Murray refereed in the 2022 Winter Olympics qualification tournament in Germany in 2021. One of three Canadian referees in women's hockey at the 2022 Winter Olympics in China, Murray refereed five preliminary round games, one quarterfinal game, and one semifinal game. During the preliminary round game between the United States and the Canada national team, she departed bleeding when accidentally struck in the face by the stick of Amanda Kessel. After treatment by the Canadian team's medical staff, Murray returned to complete the game with a bandage between her nose and upper lip.

Murray refereed at the 2022 Women's World Championship in Denmark, and the 2023 Women's World Championship in Canada. She participated in the National Hockey League officiating combine in 2022, was added to the American Hockey League list of officials for the 2022–23 season.

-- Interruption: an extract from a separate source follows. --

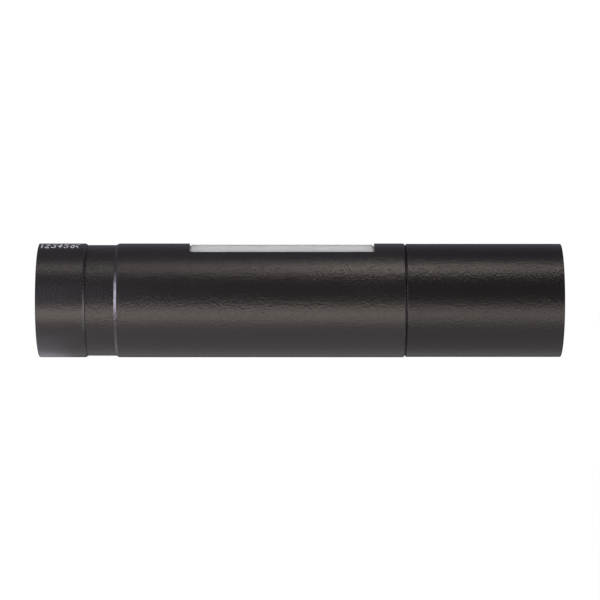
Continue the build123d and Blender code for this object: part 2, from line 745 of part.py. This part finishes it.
# ================================================================ button group
R_DISH = (4.4**2 + 0.3**2) / 0.6          # thumb dish in the button's face
DISH = 74.95 + R_DISH
with BuildPart() as tail_button:
    with BuildSketch(Plane.XY):
        with BuildLine():
            Polyline(
                (71.9, 0), (71.9, 8.8), (72.1, 9.0), (73.6, 9.0), (73.8, 8.8), (73.8, 6.52), (74.35, 6.52), (74.35, 5.85),
                (75.0, 5.85), (75.0, 6.1), (75.25, 5.85), (75.25, 4.4),
            )
            ThreePointArc((75.25, 4.4), (DISH - sqrt(R_DISH**2 - 2.2**2), 2.2), (74.95, 0))
            Line((74.95, 0), (71.9, 0))
        make_face()
    revolve(axis=Axis.X)
save(tail_button, "tail_button")

with BuildPart() as button_o_ring:
    with BuildSketch(Plane.XY):
        with Locations((74.67, 6.2)):
            Circle(0.31)
    revolve(axis=Axis.X)
save(button_o_ring, "button_o_ring")

with BuildPart() as switch_plunger:
    with BuildSketch(Plane.YZ.offset(69.0)):
        Circle(1.72)
    extrude(amount=2.9)
save(switch_plunger, "switch_plunger")

with BuildPart() as button_spring:
    with BuildLine() as coil:
        Helix(pitch=1.25, height=3.76, radius=7.9, direction=(1, 0, 0), center=(67.4 + 0.36, 0, 0))
    with BuildSketch(Plane(origin=coil.line @ 0, z_dir=coil.line % 0)):
        Circle(0.3)
    sweep(path=coil.line, is_frenet=True)
save(button_spring, "button_spring")
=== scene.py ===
import json
import math
import bpy
import bmesh
from mathutils import Matrix, Vector


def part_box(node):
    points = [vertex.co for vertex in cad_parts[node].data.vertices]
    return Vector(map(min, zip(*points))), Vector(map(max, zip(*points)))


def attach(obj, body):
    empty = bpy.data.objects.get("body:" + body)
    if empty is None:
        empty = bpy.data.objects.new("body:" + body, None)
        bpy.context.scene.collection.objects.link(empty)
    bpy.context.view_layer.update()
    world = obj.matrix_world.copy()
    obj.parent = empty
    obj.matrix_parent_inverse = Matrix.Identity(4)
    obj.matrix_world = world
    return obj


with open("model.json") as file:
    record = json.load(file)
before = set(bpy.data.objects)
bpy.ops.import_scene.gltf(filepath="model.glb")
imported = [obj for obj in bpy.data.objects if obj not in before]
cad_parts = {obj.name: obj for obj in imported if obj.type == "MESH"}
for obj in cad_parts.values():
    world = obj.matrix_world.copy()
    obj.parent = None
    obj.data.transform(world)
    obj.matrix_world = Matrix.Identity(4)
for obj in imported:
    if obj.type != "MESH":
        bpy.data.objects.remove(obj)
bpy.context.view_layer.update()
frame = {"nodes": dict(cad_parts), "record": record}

SC = bpy.context.scene
R = 0.0165                      # outside radius of the barrel, metres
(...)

On October 24, 2023, Murray became the second female to referee in the Western Hockey League, when taking charge of a game between the Saskatoon Blades and Moose Jaw Warriors. Murray stated after the game, "the next step from there would be to have our two females work together and maybe one day work towards a full female crew". Later in the same season, Murray refereed at the 2024 Canada-USA Rivalry Series in Saskatoon and Regina, the 2024 U Sports women's championship tournament in Saskatoon, and the gold-medal game of the 2024 Women's World Championship in Utica, New York.

Murray has officiated in the Professional Women's Hockey League since the 2024–25 season, wearing uniform #13. She refereed at the 2025 Women's World Championship in the Czech Republic, her fifth consecutive Women's World Championship. At the 2025 Centennial Cup in Calgary, she became the first female to referee a game in Canada's national junior A championship tournament. In December 2025, she and her husband Troy were refereeing partners in a WHL game at the SaskTel Centre.

Selected to referee in women's hockey at the 2026 Winter Olympics in Italy, she worked the final Olympic qualification tournament in Sweden in February 2025. She refereed three group games at the Olympics, the semifinal game between Sweden and the United States, and the gold medal game between Canada and the United States. (Note: Assignments at the 2026 Winter Olympics:
- Group A: USA versus Czechia.
- Group A: Czechia versus Finland.
- Group B: Italy versus Germany.
- Semifinal: USA versus Sweden.
- Gold medal game: USA versus Canada.) Prior to the 2026 Winter Olympics, she refereed five games at the 2026 World Junior Ice Hockey Championships – Division I in Milan. (Note: Division I B assignments at the 2026 World Junior Ice Hockey Championships:
- Poland versus Italy.
- Japan versus Poland.
- Hungary versus Poland.
- Italy versus Hungary.
- Hungary versus Japan.)

==Development as an official==
Murray quickly developed the ability to withstand criticism and verbal abuse while officiating, and participants not knowing what to expect from a female refereeing male players much taller than herself. She felt that officiating "teaches you confidence, leadership, communication and how to handle pressure", and that "being a referee has made me a better teacher, and vice versa".

As part of the Saskatchewan Minor Hockey Association referee committee, she mentors and instructs courses to develop younger officials. Inspired to improve her refereeing talents by the "tenacity" of the Humboldt Broncos in rebuilding after the 2018 bus crash, she stated the team's "spirit of resilience made a profound impression". Since 2021, she has "made it [a] personal goal to pave the way or to make it easier for that next female".